Stored items:

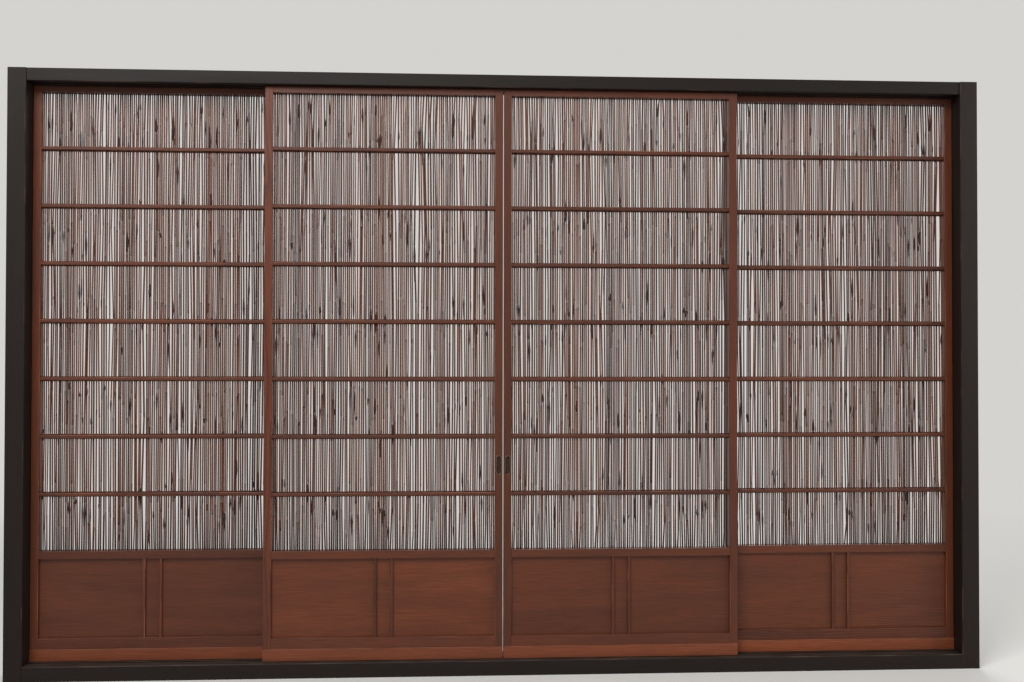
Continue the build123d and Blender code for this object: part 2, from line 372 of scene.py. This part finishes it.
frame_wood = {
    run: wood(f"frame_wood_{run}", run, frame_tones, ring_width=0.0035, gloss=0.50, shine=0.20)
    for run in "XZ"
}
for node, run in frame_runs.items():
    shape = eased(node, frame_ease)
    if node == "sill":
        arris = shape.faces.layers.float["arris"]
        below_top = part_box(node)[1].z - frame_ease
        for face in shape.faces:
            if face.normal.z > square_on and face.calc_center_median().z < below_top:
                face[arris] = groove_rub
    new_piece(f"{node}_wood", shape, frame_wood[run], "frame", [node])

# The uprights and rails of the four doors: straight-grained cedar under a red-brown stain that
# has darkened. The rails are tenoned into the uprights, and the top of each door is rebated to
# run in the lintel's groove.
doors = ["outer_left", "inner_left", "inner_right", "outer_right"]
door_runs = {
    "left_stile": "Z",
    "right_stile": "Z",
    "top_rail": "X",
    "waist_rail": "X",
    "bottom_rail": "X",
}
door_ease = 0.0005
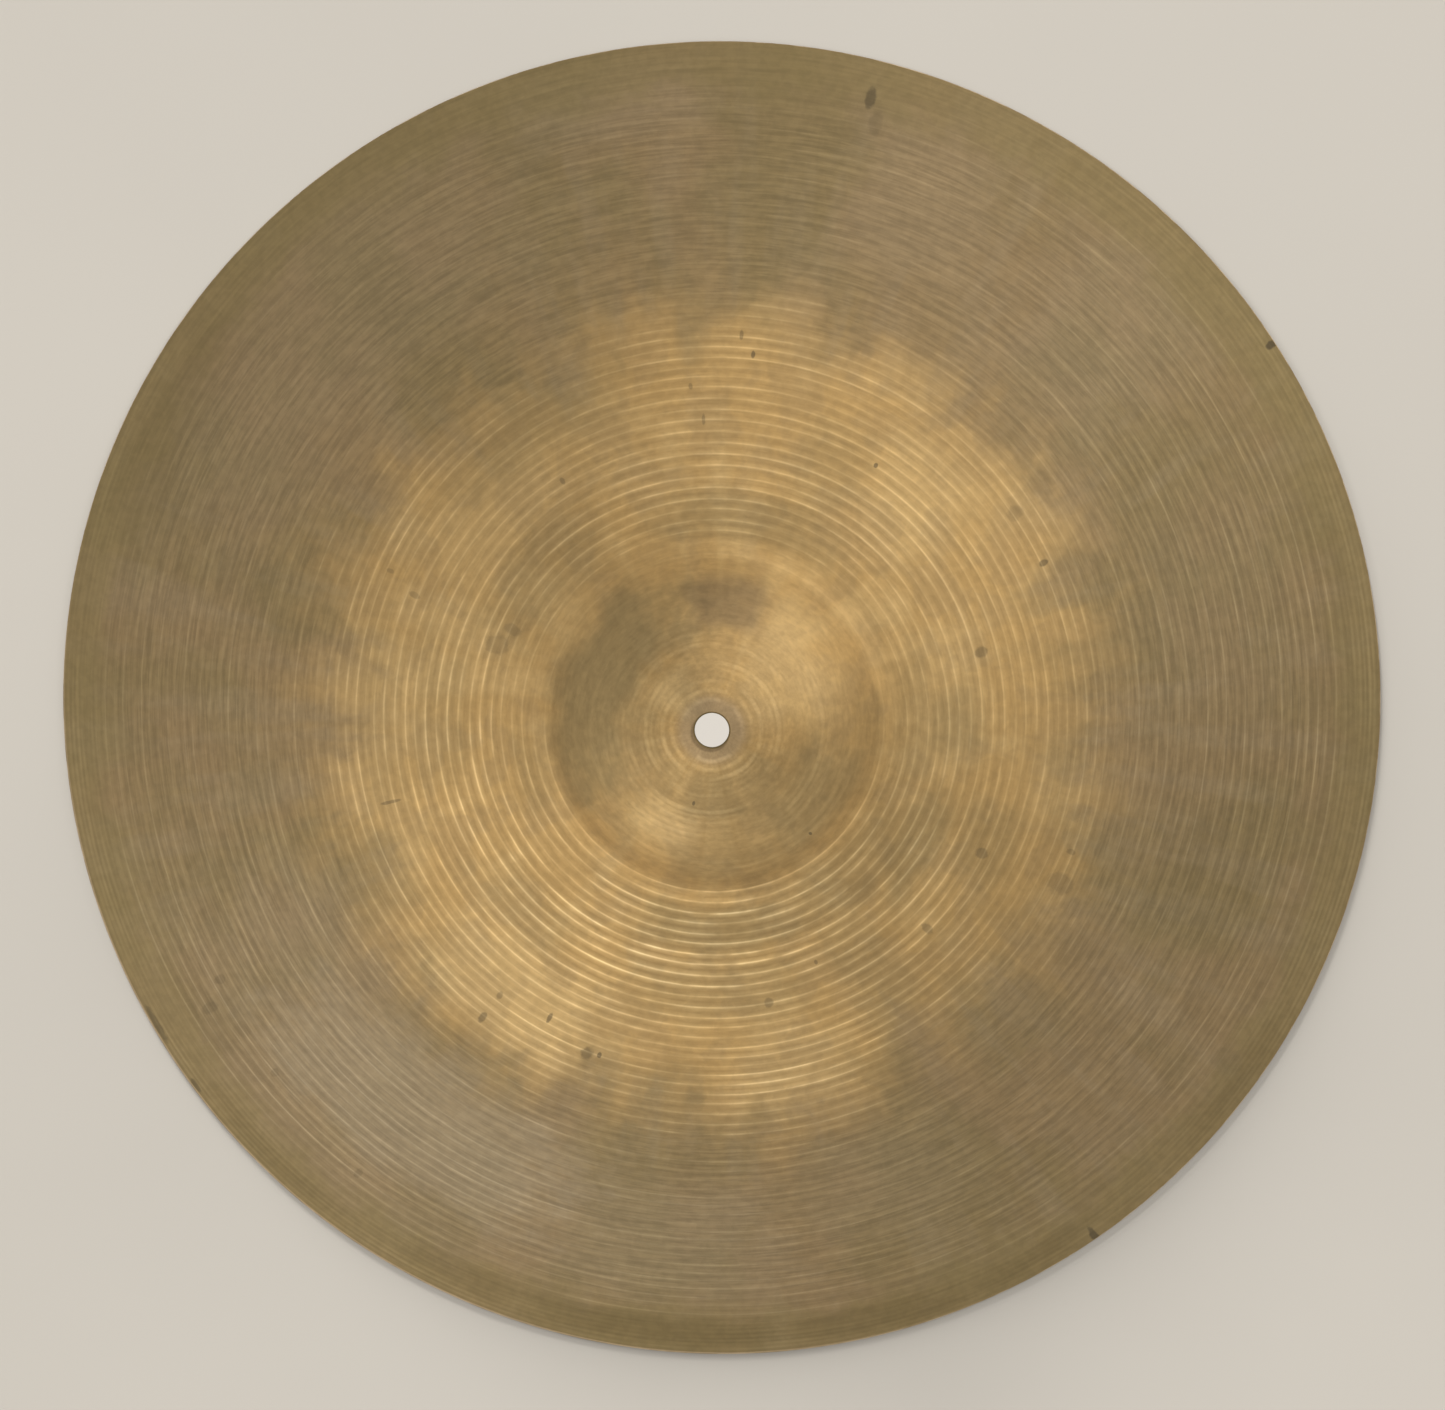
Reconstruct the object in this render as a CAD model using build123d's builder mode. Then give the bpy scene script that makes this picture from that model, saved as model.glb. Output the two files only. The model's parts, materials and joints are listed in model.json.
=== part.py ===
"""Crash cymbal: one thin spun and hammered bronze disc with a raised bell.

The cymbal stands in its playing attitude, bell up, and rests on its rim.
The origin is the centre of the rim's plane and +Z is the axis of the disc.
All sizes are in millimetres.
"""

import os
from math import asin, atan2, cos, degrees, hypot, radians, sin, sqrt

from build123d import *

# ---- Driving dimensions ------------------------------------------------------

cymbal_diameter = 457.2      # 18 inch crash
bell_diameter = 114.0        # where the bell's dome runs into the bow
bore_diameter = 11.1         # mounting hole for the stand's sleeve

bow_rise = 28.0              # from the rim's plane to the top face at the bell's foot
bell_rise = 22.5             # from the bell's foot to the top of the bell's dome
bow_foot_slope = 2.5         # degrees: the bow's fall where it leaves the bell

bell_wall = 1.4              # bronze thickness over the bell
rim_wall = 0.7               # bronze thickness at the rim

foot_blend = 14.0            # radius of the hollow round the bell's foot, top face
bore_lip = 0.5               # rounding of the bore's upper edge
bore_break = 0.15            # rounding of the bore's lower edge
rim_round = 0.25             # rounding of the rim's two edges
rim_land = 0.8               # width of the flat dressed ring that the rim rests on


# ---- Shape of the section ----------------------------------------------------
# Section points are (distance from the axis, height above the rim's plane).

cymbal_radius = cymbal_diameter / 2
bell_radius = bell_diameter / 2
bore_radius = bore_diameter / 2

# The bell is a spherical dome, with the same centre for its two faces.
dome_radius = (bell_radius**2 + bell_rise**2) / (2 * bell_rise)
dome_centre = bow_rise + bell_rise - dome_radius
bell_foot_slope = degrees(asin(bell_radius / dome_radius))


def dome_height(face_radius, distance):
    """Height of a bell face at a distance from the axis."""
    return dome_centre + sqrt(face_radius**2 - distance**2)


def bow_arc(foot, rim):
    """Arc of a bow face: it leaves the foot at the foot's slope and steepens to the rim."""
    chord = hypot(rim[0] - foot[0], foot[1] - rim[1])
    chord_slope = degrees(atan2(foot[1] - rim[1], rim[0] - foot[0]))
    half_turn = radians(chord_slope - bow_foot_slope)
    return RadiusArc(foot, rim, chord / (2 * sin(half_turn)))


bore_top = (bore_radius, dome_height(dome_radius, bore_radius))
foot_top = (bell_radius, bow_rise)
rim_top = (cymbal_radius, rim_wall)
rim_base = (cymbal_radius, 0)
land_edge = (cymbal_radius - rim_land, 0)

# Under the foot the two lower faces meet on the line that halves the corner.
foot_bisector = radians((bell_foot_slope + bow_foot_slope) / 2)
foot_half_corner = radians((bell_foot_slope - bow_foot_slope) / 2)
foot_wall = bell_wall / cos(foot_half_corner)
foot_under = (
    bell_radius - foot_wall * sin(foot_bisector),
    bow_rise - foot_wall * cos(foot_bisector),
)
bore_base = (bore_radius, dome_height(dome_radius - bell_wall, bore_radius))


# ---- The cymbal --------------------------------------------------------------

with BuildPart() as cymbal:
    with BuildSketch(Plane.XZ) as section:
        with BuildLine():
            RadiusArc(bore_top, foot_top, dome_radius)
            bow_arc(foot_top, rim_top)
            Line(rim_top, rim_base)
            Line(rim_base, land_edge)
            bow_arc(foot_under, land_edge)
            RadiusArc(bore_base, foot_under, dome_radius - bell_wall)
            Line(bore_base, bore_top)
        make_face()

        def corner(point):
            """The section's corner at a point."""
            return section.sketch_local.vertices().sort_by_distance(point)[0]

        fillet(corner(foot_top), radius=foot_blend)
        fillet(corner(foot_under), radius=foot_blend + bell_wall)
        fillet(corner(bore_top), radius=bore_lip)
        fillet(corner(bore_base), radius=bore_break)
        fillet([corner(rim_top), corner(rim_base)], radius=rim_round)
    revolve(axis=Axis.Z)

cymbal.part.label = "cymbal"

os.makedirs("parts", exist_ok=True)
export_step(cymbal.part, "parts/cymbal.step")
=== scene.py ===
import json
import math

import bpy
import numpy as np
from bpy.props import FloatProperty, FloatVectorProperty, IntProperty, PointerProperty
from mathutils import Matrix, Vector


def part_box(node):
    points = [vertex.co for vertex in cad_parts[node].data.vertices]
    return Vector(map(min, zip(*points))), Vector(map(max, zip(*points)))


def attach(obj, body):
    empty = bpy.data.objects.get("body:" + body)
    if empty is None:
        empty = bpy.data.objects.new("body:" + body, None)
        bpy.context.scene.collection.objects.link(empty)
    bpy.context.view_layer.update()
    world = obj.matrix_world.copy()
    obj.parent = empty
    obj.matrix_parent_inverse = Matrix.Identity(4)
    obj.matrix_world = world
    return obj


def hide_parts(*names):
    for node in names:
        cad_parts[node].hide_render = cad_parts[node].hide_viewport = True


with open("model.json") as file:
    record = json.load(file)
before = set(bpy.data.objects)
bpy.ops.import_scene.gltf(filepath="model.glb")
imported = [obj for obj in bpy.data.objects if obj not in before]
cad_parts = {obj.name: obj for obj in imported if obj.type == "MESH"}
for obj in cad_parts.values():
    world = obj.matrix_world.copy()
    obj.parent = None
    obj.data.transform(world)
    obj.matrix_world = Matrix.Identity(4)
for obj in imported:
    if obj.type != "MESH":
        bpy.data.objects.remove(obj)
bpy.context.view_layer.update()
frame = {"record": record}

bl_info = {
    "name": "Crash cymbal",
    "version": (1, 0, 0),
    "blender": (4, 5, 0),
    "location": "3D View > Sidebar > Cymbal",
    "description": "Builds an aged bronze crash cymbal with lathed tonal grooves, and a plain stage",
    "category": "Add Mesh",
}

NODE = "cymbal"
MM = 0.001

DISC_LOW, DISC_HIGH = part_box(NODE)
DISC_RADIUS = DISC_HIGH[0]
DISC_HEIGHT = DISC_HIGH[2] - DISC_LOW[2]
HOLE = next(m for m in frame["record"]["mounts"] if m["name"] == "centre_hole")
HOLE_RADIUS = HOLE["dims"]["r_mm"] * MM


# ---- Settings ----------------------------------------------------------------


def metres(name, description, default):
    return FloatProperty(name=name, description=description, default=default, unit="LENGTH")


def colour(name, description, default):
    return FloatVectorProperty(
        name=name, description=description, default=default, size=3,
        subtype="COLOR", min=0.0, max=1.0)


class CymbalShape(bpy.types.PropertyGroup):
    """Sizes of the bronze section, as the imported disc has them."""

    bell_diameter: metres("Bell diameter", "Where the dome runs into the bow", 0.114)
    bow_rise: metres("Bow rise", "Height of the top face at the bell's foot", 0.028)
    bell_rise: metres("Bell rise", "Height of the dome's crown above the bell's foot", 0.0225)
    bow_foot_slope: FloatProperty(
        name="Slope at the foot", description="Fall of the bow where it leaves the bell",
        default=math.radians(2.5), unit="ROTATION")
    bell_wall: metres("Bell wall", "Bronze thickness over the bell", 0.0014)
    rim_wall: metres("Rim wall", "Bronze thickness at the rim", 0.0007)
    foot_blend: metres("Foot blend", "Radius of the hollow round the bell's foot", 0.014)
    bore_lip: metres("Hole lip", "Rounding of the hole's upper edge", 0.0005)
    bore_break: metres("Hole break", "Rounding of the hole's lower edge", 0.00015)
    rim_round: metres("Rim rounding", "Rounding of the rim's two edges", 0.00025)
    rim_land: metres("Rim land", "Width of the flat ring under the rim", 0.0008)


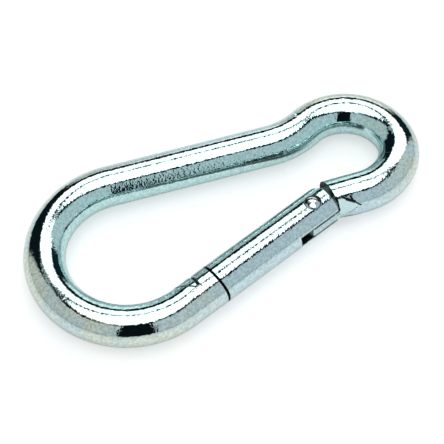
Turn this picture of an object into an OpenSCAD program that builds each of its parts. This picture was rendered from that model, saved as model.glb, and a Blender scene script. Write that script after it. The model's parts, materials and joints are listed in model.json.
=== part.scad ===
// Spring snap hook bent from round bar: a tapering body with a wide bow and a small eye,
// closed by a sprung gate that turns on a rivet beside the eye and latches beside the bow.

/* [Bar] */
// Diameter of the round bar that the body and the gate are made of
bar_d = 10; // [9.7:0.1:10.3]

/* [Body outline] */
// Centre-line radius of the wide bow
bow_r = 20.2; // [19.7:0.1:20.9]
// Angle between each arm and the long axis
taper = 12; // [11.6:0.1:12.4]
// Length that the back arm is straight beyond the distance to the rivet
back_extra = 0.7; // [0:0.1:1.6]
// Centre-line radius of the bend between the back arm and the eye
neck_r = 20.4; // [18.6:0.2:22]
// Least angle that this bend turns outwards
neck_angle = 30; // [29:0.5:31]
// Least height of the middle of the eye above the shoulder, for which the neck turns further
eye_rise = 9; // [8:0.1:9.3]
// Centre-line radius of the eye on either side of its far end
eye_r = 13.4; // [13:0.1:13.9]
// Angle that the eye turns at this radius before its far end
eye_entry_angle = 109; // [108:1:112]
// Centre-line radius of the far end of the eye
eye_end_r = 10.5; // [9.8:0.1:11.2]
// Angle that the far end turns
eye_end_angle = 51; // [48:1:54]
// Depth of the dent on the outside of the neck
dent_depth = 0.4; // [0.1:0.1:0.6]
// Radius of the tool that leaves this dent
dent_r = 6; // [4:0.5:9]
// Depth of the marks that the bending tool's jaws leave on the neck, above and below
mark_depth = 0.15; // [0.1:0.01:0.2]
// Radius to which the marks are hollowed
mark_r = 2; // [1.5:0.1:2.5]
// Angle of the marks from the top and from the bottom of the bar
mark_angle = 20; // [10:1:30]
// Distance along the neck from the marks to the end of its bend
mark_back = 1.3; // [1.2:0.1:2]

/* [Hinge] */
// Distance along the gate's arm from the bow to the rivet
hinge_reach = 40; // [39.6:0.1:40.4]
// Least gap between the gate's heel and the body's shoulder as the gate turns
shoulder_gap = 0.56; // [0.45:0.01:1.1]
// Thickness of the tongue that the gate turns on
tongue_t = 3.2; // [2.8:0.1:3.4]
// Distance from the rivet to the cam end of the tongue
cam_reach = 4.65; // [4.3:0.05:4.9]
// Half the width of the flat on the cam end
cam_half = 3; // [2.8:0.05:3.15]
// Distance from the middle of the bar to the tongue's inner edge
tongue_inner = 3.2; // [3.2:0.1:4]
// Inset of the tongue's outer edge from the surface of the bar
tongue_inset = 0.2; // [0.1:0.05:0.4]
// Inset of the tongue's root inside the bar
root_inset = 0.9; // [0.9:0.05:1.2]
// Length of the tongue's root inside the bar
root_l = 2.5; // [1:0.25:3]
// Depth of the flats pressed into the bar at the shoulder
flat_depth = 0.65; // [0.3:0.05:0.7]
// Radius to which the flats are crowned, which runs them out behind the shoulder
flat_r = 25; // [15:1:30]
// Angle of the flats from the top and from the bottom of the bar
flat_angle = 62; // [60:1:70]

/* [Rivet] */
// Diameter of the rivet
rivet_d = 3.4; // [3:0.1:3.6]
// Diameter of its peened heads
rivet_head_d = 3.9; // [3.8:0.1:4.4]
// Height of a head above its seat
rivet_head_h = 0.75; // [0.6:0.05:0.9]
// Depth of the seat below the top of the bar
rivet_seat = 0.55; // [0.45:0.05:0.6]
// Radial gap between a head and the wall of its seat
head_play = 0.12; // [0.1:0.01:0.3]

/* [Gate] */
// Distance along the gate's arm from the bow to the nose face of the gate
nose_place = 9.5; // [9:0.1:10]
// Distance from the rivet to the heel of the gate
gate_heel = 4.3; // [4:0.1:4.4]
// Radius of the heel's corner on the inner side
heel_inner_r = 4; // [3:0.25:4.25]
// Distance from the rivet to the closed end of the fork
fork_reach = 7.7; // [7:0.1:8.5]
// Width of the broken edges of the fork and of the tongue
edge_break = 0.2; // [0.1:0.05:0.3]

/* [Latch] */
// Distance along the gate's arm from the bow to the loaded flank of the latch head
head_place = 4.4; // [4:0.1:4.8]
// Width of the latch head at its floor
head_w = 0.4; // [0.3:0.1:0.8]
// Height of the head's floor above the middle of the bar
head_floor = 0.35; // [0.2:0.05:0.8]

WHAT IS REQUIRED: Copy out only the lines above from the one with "with BuildPart() as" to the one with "obj.parent = empty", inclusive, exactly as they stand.

OUTPUT FOR THIS TASK:
with BuildPart() as cymbal:
    with BuildSketch(Plane.XZ) as section:
        with BuildLine():
            RadiusArc(bore_top, foot_top, dome_radius)
            bow_arc(foot_top, rim_top)
            Line(rim_top, rim_base)
            Line(rim_base, land_edge)
            bow_arc(foot_under, land_edge)
            RadiusArc(bore_base, foot_under, dome_radius - bell_wall)
            Line(bore_base, bore_top)
        make_face()

        def corner(point):
            """The section's corner at a point."""
            return section.sketch_local.vertices().sort_by_distance(point)[0]

        fillet(corner(foot_top), radius=foot_blend)
        fillet(corner(foot_under), radius=foot_blend + bell_wall)
        fillet(corner(bore_top), radius=bore_lip)
        fillet(corner(bore_base), radius=bore_break)
        fillet([corner(rim_top), corner(rim_base)], radius=rim_round)
    revolve(axis=Axis.Z)

cymbal.part.label = "cymbal"

os.makedirs("parts", exist_ok=True)
export_step(cymbal.part, "parts/cymbal.step")
=== scene.py ===
import json
import math

import bpy
import numpy as np
from bpy.props import FloatProperty, FloatVectorProperty, IntProperty, PointerProperty
from mathutils import Matrix, Vector


def part_box(node):
    points = [vertex.co for vertex in cad_parts[node].data.vertices]
    return Vector(map(min, zip(*points))), Vector(map(max, zip(*points)))


def attach(obj, body):
    empty = bpy.data.objects.get("body:" + body)
    if empty is None:
        empty = bpy.data.objects.new("body:" + body, None)
        bpy.context.scene.collection.objects.link(empty)
    bpy.context.view_layer.update()
    world = obj.matrix_world.copy()
    obj.parent = empty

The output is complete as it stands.